──────── DATASET ROWS

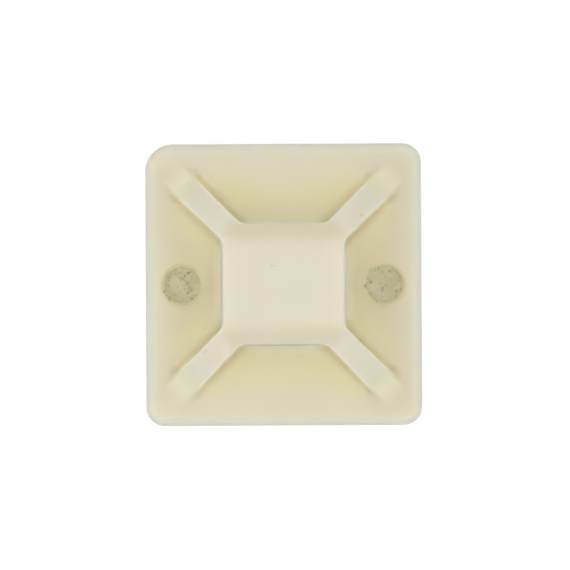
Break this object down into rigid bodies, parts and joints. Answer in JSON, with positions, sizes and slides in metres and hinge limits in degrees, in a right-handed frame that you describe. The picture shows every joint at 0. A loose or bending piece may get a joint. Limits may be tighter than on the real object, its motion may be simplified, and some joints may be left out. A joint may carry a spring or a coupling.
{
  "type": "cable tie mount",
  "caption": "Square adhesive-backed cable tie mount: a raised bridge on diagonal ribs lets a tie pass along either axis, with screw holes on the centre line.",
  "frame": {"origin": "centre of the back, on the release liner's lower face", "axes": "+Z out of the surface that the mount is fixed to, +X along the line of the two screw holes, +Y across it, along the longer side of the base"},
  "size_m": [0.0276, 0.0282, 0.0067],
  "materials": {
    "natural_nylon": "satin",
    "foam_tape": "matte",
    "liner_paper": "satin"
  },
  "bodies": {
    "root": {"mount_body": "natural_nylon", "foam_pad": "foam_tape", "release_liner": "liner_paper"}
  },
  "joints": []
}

────────────────
──────── DATASET ROWS

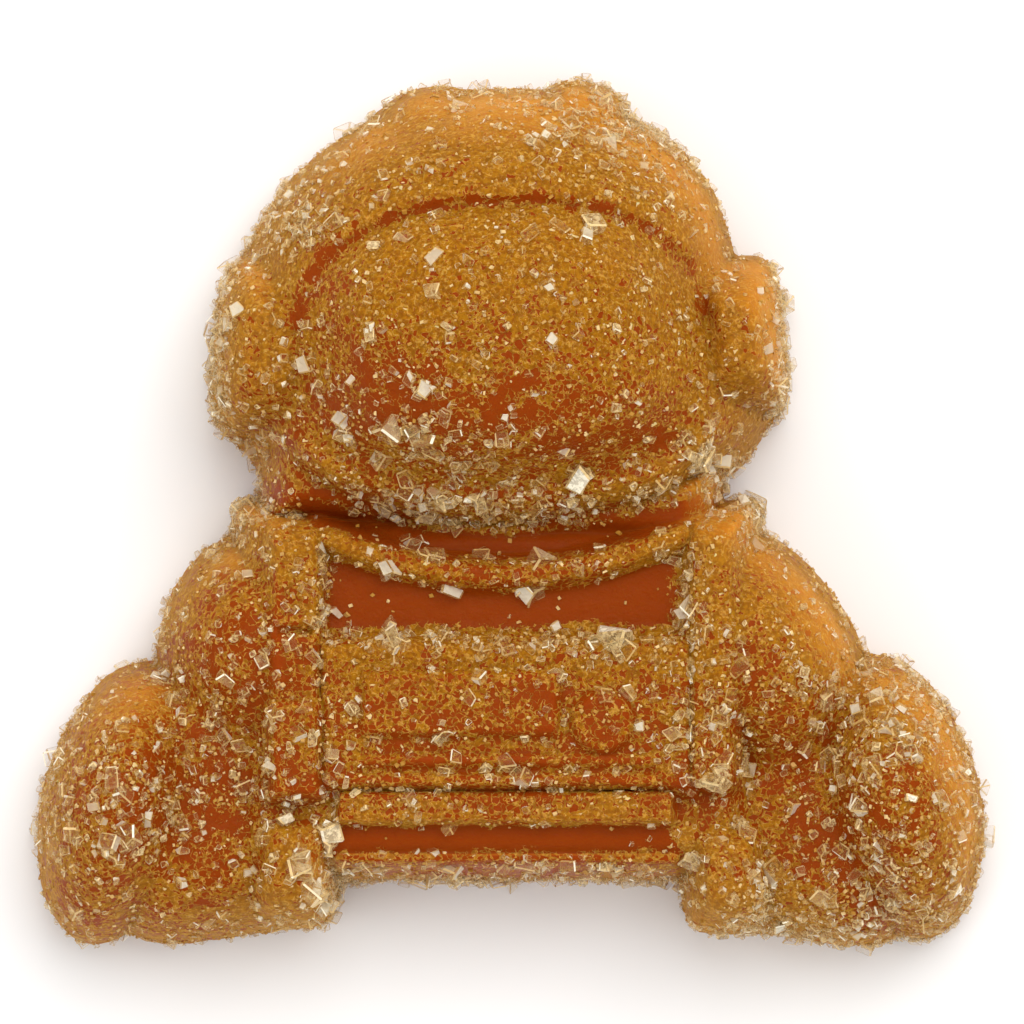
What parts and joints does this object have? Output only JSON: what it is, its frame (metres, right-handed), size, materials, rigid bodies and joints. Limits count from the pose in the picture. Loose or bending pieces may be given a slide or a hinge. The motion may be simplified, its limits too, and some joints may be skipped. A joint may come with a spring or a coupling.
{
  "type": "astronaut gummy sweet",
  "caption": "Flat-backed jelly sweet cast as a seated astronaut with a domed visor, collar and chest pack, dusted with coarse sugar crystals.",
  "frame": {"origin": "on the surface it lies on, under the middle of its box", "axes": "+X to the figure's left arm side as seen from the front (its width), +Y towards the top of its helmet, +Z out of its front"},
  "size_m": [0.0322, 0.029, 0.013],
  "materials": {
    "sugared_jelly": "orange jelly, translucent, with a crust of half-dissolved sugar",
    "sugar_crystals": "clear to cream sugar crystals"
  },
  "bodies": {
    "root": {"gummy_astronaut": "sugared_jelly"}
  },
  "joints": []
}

────────────────

Go through the data and gather every line that holds "object".

THE RESPONSE »
Break this object down into rigid bodies, parts and joints. Answer in JSON, with positions, sizes and slides in metres and hinge limits in degrees, in a right-handed frame that you describe. The picture shows every joint at 0. A loose or bending piece may get a joint. Limits may be tighter than on the real object, its motion may be simplified, and some joints may be left out. A joint may carry a spring or a coupling.
What parts and joints does this object have? Output only JSON: what it is, its frame (metres, right-handed), size, materials, rigid bodies and joints. Limits count from the pose in the picture. Loose or bending pieces may be given a slide or a hinge. The motion may be simplified, its limits too, and some joints may be skipped. A joint may come with a spring or a coupling.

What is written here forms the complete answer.